Friday, January 8, 2010

The Longest of Ever

Here's a little "slice of life" post- just a funny moment from a day. I was sitting at the computer, typing away at something. The house was quiet- so nice and quiet since the boys went back to school! Liam had been minding his own business for the last hour or so when I heard him call me.
"Hey Mom! Come here!" This could only mean one thing, he'd built something he wanted to show me. If he needed something from me, it would sound a lot different from that. The curious thing was, I could tell by the echo he was in the bathroom.
"Come see mom! It's the longest of EVER!" Who can resist that?
I hurried to his location, and found him on the toilet- where he had, indeed, made something he wanted to show me.
Can I just say something? He's four. It was at least 14 inches long. How is that possible? How do they DO that?
There you go- a slice of life. It's just as if you were standing beside me in the bathroom, isn't it?

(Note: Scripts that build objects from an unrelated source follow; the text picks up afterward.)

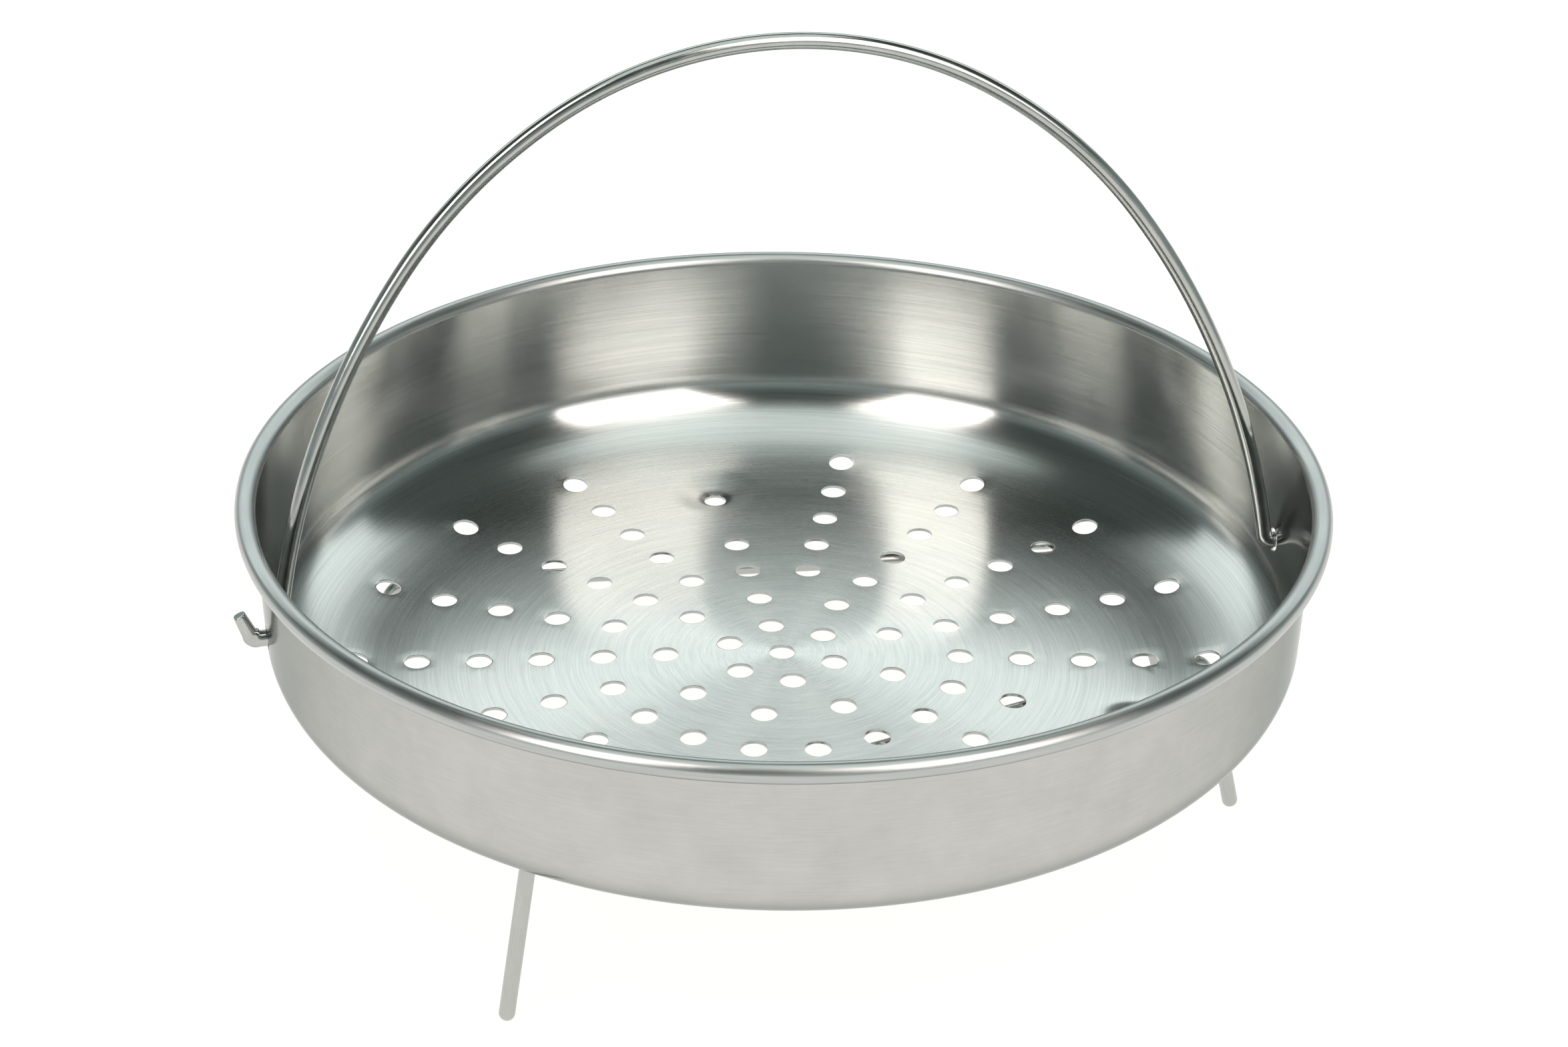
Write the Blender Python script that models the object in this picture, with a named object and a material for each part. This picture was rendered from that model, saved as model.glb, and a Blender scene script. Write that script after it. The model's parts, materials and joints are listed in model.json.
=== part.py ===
"""A steamer insert: a shallow perforated pan with a rolled rim, a swinging wire bail and two wire leg pieces.

The frame has +Z up and the table at Z = 0. The bail's hinge runs along X, and +Y is the rear.
Every dimension below is in millimetres, and angles are in degrees.
"""

import math

import bmesh
import bpy
from mathutils import Vector
from mathutils.geometry import delaunay_2d_cdt

MM = 0.001

# The pan's sheet, floor and corner
SHEET = 0.5
FLOOR_Z = 40.0
DOME_RISE = 2.1
DOME_RADIUS = 71.0
FLAT_RADIUS = 79.4
CORNER_RUN = 22.7
CORNER_RISE = 14.0
FLOOR_PATCH_RADIUS = 90.5

# The wall, which opens slightly towards the rim, and the rim's open rolled bead
WALL_FLARE = 1.3
BEAD_RADIUS = 2.05
BEAD_CENTRE_Z = 79.1
BEAD_END_ANGLE = -122.0

# The perforations: rings of holes as (radius, count, first angle)
HOLE_RADIUS = 2.65
INNER_RINGS = ((11.1, 6, 29.0), (23.4, 9, 9.0))
ARM_RINGS = (35.9, 48.35, 60.8, 73.25, 85.7)
ARM_COUNT = 18
ARM_FIRST_ANGLE = 9.0

# The pressed dimples take the place of the outer holes on three of the arms
DIMPLE_ANGLES = (89.0, 209.0, 329.0)
DIMPLE_ARM_HOLES = 2
DIMPLE_PLACE = 73.25
DIMPLE_RADIUS = 11.0
DIMPLE_DEPTH = 3.2
DIMPLE_HOLE_RADIUS = 2.35

# All three wires
WIRE_RADIUS = 1.65
HINGE_Z = 57.0
HINGE_HOLE_RADIUS = 2.4
HINGE_CUTTER_REACH = 120.0

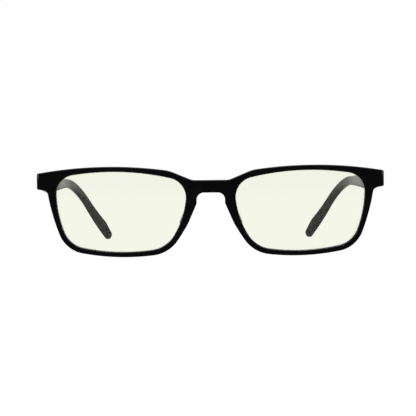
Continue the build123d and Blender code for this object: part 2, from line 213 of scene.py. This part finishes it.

Wednesday, January 6, 2010

My Dirty Secret

I have to confess something- get it off my chest.
First of all, am I the only one out there who hates elementary school reading slips? I loathe having to fill out how many minutes my kid read EVERY SINGLE DAY. If my second grader is home sick, he gets TWO reading slips sent home, and they better BOTH be filled out or he has some terrible punishment like missed recess. If he reads for six hours one day, is he clear for the rest of the week? No. He's still expected to read 20 minutes every day, and I still have to sign the dang slip.
So what's my dirty little secret? (smirk) I cheat. I turn on the closed captioning on my TV and let my kid watch a movie. We just finished watching the entire Lord of the Rings trilogy! That's like- 10 hours, baby! They all read every word of dialogue, but they don't even register that it's reading. Mua ha ha ha!

Monday, January 4, 2010

The Clown Family goes to Church

It was the first Sunday of the year, and the time changed for our meetings from a brisk and early 9 to a languid and relaxed 11. I'd been looking forward to the change for months. But instead of a peaceful sabbath morning of church preparation, I ended up in Sunday Hell.
Because of massive renovations and the holidays, the regular laundry routine has been disrupted. There is literally no place to put the clean clothes. Don't tell me to just fold the load from the dryer. I spit upon that idea. Pt. Pt. (spitting)
So Sunday morning, all the little boys were bathed and squeaky clean with no clothes. Literally. As in, no clean underwear, white shirts, pants matching socks, or shoes. The place where the church clothes are stored wasn't even there. Where were they? It's a mystery.
By the time I made it to church, I was fuming. I stalked in late to Sacrament meeting, and where was Lewis? In the front row, naturally. No subtlety there. We had to put on an obscene fashion show, making our way to the front of the chapel.
As we sat down, I looked down the row, and had to stifle maniacal laughter.
Dainon was wearing some old men's wool trousers of mine that I had stored in the back of the van to go to Goodwill. It was a miracle that I found them! They were 3 inches too big in the waist, and two inches too long, so they were cinched with a belt. He had on a white dress shirt of Lewis', with billows around his wrists, and a sweater vest of Lewis' to camouflage the pants and shirt.
Kelton was wearing pants too big for him with no button on the waist. He wore a wrinkled white shirt with no top button and an adult men's tie with a knot as big as my fist. He wore a torn, hand-me-down jacket, white ankle socks and tennis shoes to complete the effect.
Dallin was by far ahead- he at least had dress shoes on, but not matching socks. They were visible because his pants were a good two inches too short. His shirt was too long, squeezing out from under a too-small blazer.
My boys seemed to be wearing every single item in the mending- dregs pile of Church clothes. All at the same time.
We were Klassy, man. Klassy.

Sunday, January 3, 2010

Classic Dainon

I found my oldest son munching on my favorite tortilla chips and sour cream. I decided it was my turn to enjoy some before the bag was empty, so I excercised my rights as mother and confiscated them both. When he protested, I told him that I could have whatever I wanted as payback for all the nights I stayed up with him as a baby.
His reply?

Wait for it, it's a classic.

He told me that he would be leaving in a few years, but the stretch marks he gave me are forever- Who wins now?
He has a valid point, and I'm still giggling over that.